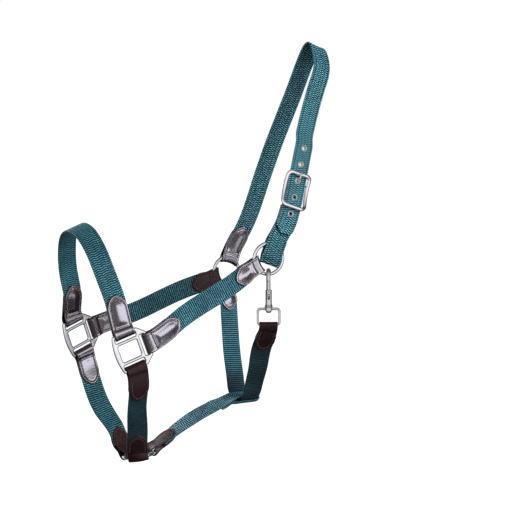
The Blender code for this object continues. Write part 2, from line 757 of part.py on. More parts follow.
def far_cheek_route():
    u, v, _ = square_axes(1)
    axis = ring_axis(FAR_RING_YAW, 1)
    end = in_plane((0.94, 0.05, 0.33), axis)
    points = [square_bar(FAR_SQUARE, 1, "rear"), (-225, 67, -327.2), (-188, 62, -313), (-150, 57, -299.3),
              vec(FAR_RING) - 24 * end, FAR_RING]
    return Route(points, orient({0: -v, 5: np.cross(axis, end)}, (0, 0, -1)), u, end)


def chin_route():
    """From the chin ring back to the lowest part of the throat strap."""
    rim, way = ring_rim(CHIN_RING, CHIN_RING_AXIS, (1, 0, 0))
    across = np.cross(unit(CHIN_RING_AXIS), way)
    points = [rim, (-212, 0, -471.5), (-180, 0, -454), (-146, 0, -441.5), (-120, 0, -438), (-92, 0, -438)]
    widths = {0: across, 2: (0, -0.96, -0.26), 3: (0, -0.97, -0.24), 4: (0, -1, 0), 5: (0, -1, 0)}
    route = Route(points, orient(widths, (0, -1, 0)), in_plane((0.8, 0, 0.6), across), (1, 0, 0))
    route.cup(0.0, -way, RING_RADIUS, 5.0, 9.0)
    route.cup(route.length, (0, 0, 1), THROAT_BEND, 30.0, 18.0)
    return route


def throat_route(snap):
    """From the snap's eye, under the throat, up to the far ring's centre."""
    axis = ring_axis(FAR_RING_YAW, 1)
    start = unit((0.05, 0.30, -0.95))
    start = unit(start - snap.q * start.dot(snap.q))
    end = in_plane((-0.02, 0.10, 1.0), axis)
    lean = THROAT_BEND * math.sin(math.radians(45))
    rise = THROAT_BEND - lean
    foot = vec(FAR_RING) + vec((THROAT_OFFSET, 0, 0))
    points = [snap.spot(0, 0, EYE_BAR_Z), (-109, -52, -362), (-106.5, -38, -391), (-105, -26, -414),
              (-104, -lean, -438 + rise), (-104, 0, -438), (-104, lean, -438 + rise), (-102, 25, -415),
              (-99.5, 36, -391), (-97, 45, -365), (-95.5, 51, -338), foot - 24 * end, foot]
    widths = {0: snap.q, 4: (1, 0, 0), 6: (1, 0, 0), 12: np.cross(axis, end)}
    return Route(points, orient(widths), start, end)


def crown_strap(crown, middle):
    """The webbing over the poll, its billet through the buckle, and the five eyelets set in it."""
    knots = [(middle - 75, 0.0), (middle - 57, BILLET_N), (middle + BILLET_TIP, BILLET_N)]
    path = straight(WEB_AT_RING, middle - 75, 7.0)[:-1] + eased(knots, 4.0)
    widths = [WEB_WIDTH / 2] * len(path)
    for i, share in enumerate((0.35, 0.75, 0.94)):
        widths[-1 - i] *= share
    strap = add_object("crown_strap", *band(crown, path, widths, WEB_THICK), WEB)
    for k in range(5):
        s = middle + BAR_S - TONGUE_REACH - 0.3 + EYELET_PITCH * (k - 2)
        base, _, _, out = crown.frame(s)
        centre = base + BILLET_N * out
        hole = rod(centre - 4 * out, centre + 4 * out, EYELET_BARREL + GAP + 0.1, 12)
        combine(strap, add_object(f"eyelet_hole_{k + 1}", *hole), "DIFFERENCE")
        eyelet(f"eyelet_{k + 1}", crown, s, BILLET_N)


def chape(crown, middle):
    """A webbing band from the buckle's centre bar down to the near ring, its two ends meeting at the back."""
    bar = middle + BAR_S
    ring_s = crown.length
    over_bar = BAR_RADIUS + GAP + HALF_WEB
    over_ring = RING_WIRE + GAP + HALF_WEB
    front = [(bar, BAR_N + over_bar), (bar + 8, CHAPE_N), (ring_s - 29.5, CHAPE_N),
             (ring_s - 21.5, over_ring), (ring_s - 4, over_ring), (ring_s + 4.0, 1.9)]
    back = [(ring_s - 4, -over_ring), (ring_s - 21.5, -over_ring), (ring_s - 29.5, -CHAPE_N),
            (bar + 30, -CHAPE_N)]
    path = eased([(bar + 26, -CHAPE_N), (bar + 12, -CHAPE_N), (bar, BAR_N - over_bar)], 4.0)
    path += arc(bar, BAR_N, over_bar, -90, -270)
    path += eased(front, 4.0)[1:]
    path += arc(ring_s + 4.0, 0.0, 1.9, 90, -90)
    path += eased([(ring_s + 4.0, -1.9)] + back, 4.0)[1:]
    widths = [WEB_WIDTH / 2 - 1.6 * smooth_step((s - ring_s + 18) / 10) for s, n in path]
    item = add_object("buckle_chape", *band(crown, path, widths, WEB_THICK), WEB)
    base, along, across, out = crown.frame(middle)
    centre = base + BAR_S * along + (BAR_N - 1.0) * out
    slot = add_object("tongue_slot", *block(centre, (along, across, out), (5.6, 1.7, 5.5)))
    combine(item, slot, "DIFFERENCE")


def arc(s, n, radius, start, end, turns=6):
    """Points inside an arc about (s, n), from angle start to end in degrees, without its two ends."""
    points = []
    for k in range(1, turns):
        turn = math.radians(start + (end - start) * k / turns)
        points.append((s + radius * math.cos(turn), n + radius * math.sin(turn)))
    return points


def chin_strap(chin):
    """From the chin ring's leather end back to a webbing loop round the throat strap."""
    end = chin.length
    clear = HALF_WEB + GAP + HALF_WEB + 0.6
    knots = [(end - 64, 0.0), (end - 50, -CHAPE_N), (end - 34, -CHAPE_N), (end - 28, -clear), (end, -clear)]
    lower = [(end, clear), (end - 28, clear), (end - 34, CHAPE_N), (end - 50, CHAPE_N)]
    path = straight(WEB_START, end - 64)[:-1] + eased(knots, 4.0)
    path += arc(end, 0.0, clear, -90, 90) + eased(lower, 4.0)
    add_object("chin_strap", *band(chin, path, WEB_WIDTH / 2, WEB_THICK, 3), WEB)


def build():
    clear_scene()
    snap = Snap()
    crown = crown_route()
    noseband = noseband_route()
    near_lower = near_lower_route()
    far_lower = far_lower_route()
    near_cheek = near_cheek_route()
    far_cheek = far_cheek_route()
    chin = chin_route()
    throat = throat_route(snap)
    half = WEB_WIDTH / 2

    # fittings
    halter_square("near_square", NEAR_SQUARE, -1)
    halter_square("far_square", FAR_SQUARE, 1)
    ring("near_ring", NEAR_RING, ring_axis(NEAR_RING_YAW, -1))
    ring("far_ring", FAR_RING, ring_axis(FAR_RING_YAW, 1))
    ring("chin_ring", CHIN_RING, CHIN_RING_AXIS)
    snap.body()
    snap.bolt()
    snap.spring()
    snap.eye()

    # crown strap, buckle and chape
    middle = crown.length - BUCKLE_FROM_RING
    buckle(crown, middle)
    crown_strap(crown, middle)
    chape(crown, middle)

    # leather and webbing
    ring_cup(crown, 0)
    leather_end("crown_far_ring_tab", crown, 0, ring_opening(), 62, columns=2)
    ring_cup(near_cheek, 1)
    ring_cup(far_cheek, 1)
    ring_cup(throat, 1)
    leather_end("near_cheek_front_tab", near_cheek, 0, bar_opening(), 47)
    leather_end("near_cheek_ring_tab", near_cheek, 1, ring_opening(), 52, waist=10.4, columns=2)
    leather_end("far_cheek_front_tab", far_cheek, 0, bar_opening(), 47)
    leather_end("far_cheek_ring_tab", far_cheek, 1, ring_opening(), 52, waist=10.4, columns=2)
    leather_end("noseband_far_tab", noseband, 0, bar_opening(), 46)
    leather_end("noseband_near_tab", noseband, 1, bar_opening(), 46)
    leather_end("near_lower_square_tab", near_lower, 0, bar_opening(), 42)
    leather_end("near_lower_chin_tab", near_lower, 1, bar_opening(3.4), 34, columns=3)
    leather_end("far_lower_chin_tab", far_lower, 0, bar_opening(3.4), 34, columns=3)
    leather_end("far_lower_square_tab", far_lower, 1, bar_opening(), 42)
    leather_end("chin_strap_tab", chin, 0, bar_opening(3.4), 36, columns=3)
    leather_end("throat_snap_tab", throat, 0, bar_opening(EYE_WIRE + GAP + 0.2), 36, waist=11.0)
    leather_end("throat_far_ring_tab", throat, 1, ring_opening(), 50, columns=2, waist=8.5)

    for name, route, start, end in (
            ("near_cheek_strap", near_cheek, WEB_START, near_cheek.length - WEB_AT_RING),
            ("far_cheek_strap", far_cheek, WEB_START, far_cheek.length - WEB_AT_RING),
            ("noseband_top", noseband, WEB_START, noseband.length - WEB_START),
            ("near_lower_noseband", near_lower, WEB_START, near_lower.length - WEB_START),
            ("far_lower_noseband", far_lower, WEB_START, far_lower.length - WEB_START),
            ("throat_strap", throat, WEB_START, throat.length - WEB_AT_RING)):
        add_object(name, *band(route, straight(start, end), half, WEB_THICK), WEB)
    chin_strap(chin)


build()
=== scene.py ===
"""Looks for the head halter: webbing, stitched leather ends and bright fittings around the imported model.

Lengths are in millimetres and become metres as each mesh is made. Every strap follows the same Route as its
CAD solid. On a strap laid flat, d runs along it, w across it, and height stands off its middle plane.
"""
import json
import math

import bmesh
import bpy
import numpy as np
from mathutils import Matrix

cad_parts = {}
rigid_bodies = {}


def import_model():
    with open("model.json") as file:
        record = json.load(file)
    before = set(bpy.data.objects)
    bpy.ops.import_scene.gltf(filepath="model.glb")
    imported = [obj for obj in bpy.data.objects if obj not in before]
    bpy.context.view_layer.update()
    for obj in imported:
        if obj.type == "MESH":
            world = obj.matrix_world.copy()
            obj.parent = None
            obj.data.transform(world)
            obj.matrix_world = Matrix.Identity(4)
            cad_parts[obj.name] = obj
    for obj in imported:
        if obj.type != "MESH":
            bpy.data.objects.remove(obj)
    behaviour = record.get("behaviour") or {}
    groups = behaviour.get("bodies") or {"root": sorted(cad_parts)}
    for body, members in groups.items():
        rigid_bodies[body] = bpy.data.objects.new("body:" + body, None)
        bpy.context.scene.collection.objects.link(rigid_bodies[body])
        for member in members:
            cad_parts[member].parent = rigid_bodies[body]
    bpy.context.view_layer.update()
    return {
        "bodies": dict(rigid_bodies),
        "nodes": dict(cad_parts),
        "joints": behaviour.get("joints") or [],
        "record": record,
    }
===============
**WHAT IS ASKED**
Write out only the lines that run from the line containing "for name, route, start, end" through the line containing "import math", both included, exactly as they appear above.

**COMPLETED TASK**
    for name, route, start, end in (
            ("near_cheek_strap", near_cheek, WEB_START, near_cheek.length - WEB_AT_RING),
            ("far_cheek_strap", far_cheek, WEB_START, far_cheek.length - WEB_AT_RING),
            ("noseband_top", noseband, WEB_START, noseband.length - WEB_START),
            ("near_lower_noseband", near_lower, WEB_START, near_lower.length - WEB_START),
            ("far_lower_noseband", far_lower, WEB_START, far_lower.length - WEB_START),
            ("throat_strap", throat, WEB_START, throat.length - WEB_AT_RING)):
        add_object(name, *band(route, straight(start, end), half, WEB_THICK), WEB)
    chin_strap(chin)


build()
=== scene.py ===
"""Looks for the head halter: webbing, stitched leather ends and bright fittings around the imported model.

Lengths are in millimetres and become metres as each mesh is made. Every strap follows the same Route as its
CAD solid. On a strap laid flat, d runs along it, w across it, and height stands off its middle plane.
"""
import json
import math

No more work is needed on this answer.